The judge also correctly applied res judicata to bar Mark’s claims. Res judicata, as do the other issue preclusion concepts, has the salutary purpose of preventing re-litigation of the same controversy between the same parties. Brookshire Equities, LLC v. Montaquiza, 346 N.J.Super. 310, 318, 787 A.2d 942, 946-947 (App.Div.), certif. denied, 172 N.J. 179, 796 A.2d 895 (2002). “In order for res judicata to apply, there must be (1) a final judgment by a court of competent jurisdiction, (2) identity of issues, (3) identity of parties, and (4) identity of the cause of action.” Ibid. Mark contends that only the third element is present in this case, making the doctrine inapplicable. He argues that there was no final judgment when the second probate action was filed and that the issues and cause of action are not the same because the first probate action related to the probate of the Will, the appointment of executors, and the distribution of gifts, while
We reject Mark’s argument that a settlement bars applicability of res judicata principles. The parties settled the charitable gift aspect and the gifts to testator’s grandchildren, and a final order was entered incorporating the settlement and admitting the Will and the Writing to probate. It is well established that “a judgment of involuntary dismissal or a dismissal with prejudice constitutes adjudication on the merits ‘as fully and completely as if the order had been entered after trial.’ ” Velasquez v. Franz, 123 N.J. 498, 507, 589 A.2d 143, 148 (1991). Thus, the order dismissing the 1999 litigation with prejudice constituted an adjudication on the merits, and invoked elements of res judicata, collateral estoppel and judicial estoppel.

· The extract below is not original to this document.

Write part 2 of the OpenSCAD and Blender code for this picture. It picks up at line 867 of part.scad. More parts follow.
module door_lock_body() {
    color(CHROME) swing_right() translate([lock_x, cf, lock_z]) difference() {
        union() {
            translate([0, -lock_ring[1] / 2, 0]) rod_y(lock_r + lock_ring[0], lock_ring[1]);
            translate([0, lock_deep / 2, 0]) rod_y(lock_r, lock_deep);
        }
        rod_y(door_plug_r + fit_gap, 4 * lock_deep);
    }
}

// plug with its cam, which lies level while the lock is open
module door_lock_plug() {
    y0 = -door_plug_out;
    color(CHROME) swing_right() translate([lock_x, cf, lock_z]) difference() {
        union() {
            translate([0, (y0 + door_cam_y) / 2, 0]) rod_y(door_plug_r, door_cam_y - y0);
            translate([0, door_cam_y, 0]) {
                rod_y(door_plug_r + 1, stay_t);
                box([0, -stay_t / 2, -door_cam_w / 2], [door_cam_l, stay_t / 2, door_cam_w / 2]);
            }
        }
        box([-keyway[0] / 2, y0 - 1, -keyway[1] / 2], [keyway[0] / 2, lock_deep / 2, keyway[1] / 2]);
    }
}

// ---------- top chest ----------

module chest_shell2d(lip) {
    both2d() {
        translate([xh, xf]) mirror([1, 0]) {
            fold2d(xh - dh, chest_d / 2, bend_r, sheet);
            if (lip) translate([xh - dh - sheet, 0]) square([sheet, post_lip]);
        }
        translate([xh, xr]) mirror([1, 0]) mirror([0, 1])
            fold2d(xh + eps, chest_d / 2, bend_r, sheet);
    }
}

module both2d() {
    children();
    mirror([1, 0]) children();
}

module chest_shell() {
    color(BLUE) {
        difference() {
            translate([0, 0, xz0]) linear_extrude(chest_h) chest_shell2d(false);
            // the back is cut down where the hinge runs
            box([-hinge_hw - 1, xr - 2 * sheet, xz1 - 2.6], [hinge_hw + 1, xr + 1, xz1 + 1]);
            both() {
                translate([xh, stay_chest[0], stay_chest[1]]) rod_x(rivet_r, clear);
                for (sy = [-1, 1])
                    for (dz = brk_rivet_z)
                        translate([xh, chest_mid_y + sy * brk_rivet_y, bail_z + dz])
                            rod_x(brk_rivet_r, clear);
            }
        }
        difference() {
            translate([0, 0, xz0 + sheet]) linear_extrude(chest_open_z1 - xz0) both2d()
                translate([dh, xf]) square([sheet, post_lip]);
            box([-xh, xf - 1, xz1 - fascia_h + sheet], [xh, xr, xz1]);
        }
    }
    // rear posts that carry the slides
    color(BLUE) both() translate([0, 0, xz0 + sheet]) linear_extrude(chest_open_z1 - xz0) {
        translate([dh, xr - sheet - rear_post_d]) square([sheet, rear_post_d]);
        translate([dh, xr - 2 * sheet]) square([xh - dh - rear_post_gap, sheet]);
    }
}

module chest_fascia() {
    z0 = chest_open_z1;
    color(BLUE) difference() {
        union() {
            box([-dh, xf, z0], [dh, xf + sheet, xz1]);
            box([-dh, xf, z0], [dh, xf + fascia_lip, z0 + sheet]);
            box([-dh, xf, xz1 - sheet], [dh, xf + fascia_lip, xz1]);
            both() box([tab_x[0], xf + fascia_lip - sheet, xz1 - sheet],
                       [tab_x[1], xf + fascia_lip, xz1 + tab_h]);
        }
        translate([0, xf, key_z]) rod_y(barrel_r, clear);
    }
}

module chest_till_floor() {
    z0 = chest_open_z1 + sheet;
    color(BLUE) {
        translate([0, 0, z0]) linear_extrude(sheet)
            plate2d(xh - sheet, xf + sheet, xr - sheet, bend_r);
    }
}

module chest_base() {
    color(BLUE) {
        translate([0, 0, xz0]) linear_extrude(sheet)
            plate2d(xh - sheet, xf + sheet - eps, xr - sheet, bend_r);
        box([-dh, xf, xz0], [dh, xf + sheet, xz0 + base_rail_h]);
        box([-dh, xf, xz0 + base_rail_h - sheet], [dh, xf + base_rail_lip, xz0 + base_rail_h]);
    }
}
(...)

Additionally, the issues and causes of action are essentially the same, namely the interpretation of the Will and the Writing. Both actions sought determinations of the effect to be given to the Will and the Writing. The judge in the first action admitted both the Will and the Writing to probate, and, therefore, Mark’s attempts to re-interpret those documents in the second probate action were nothing more than an attempt to re-litigate the first probate action. The facts supporting the action and relief were the same, and thus, the claims could and should have been raised in the first action. Thus, res judicata also barred Mark from bringing the second probate action.
Based on our conclusion that Mark’s claims were barred by the entire controversy doctrine and res judicata we need not consider whether the additional equitable doctrines cited by the Chancery Judge also serve to bar these claims.
Affirmed.
After filing a second complaint, Mark moved for reconsideration, seeking to have the Writing withdrawn from probate. That motion was denied by the trial court in an order dated December 13, 2002.
It does not appear inconsistent, however, with the residuary bequests.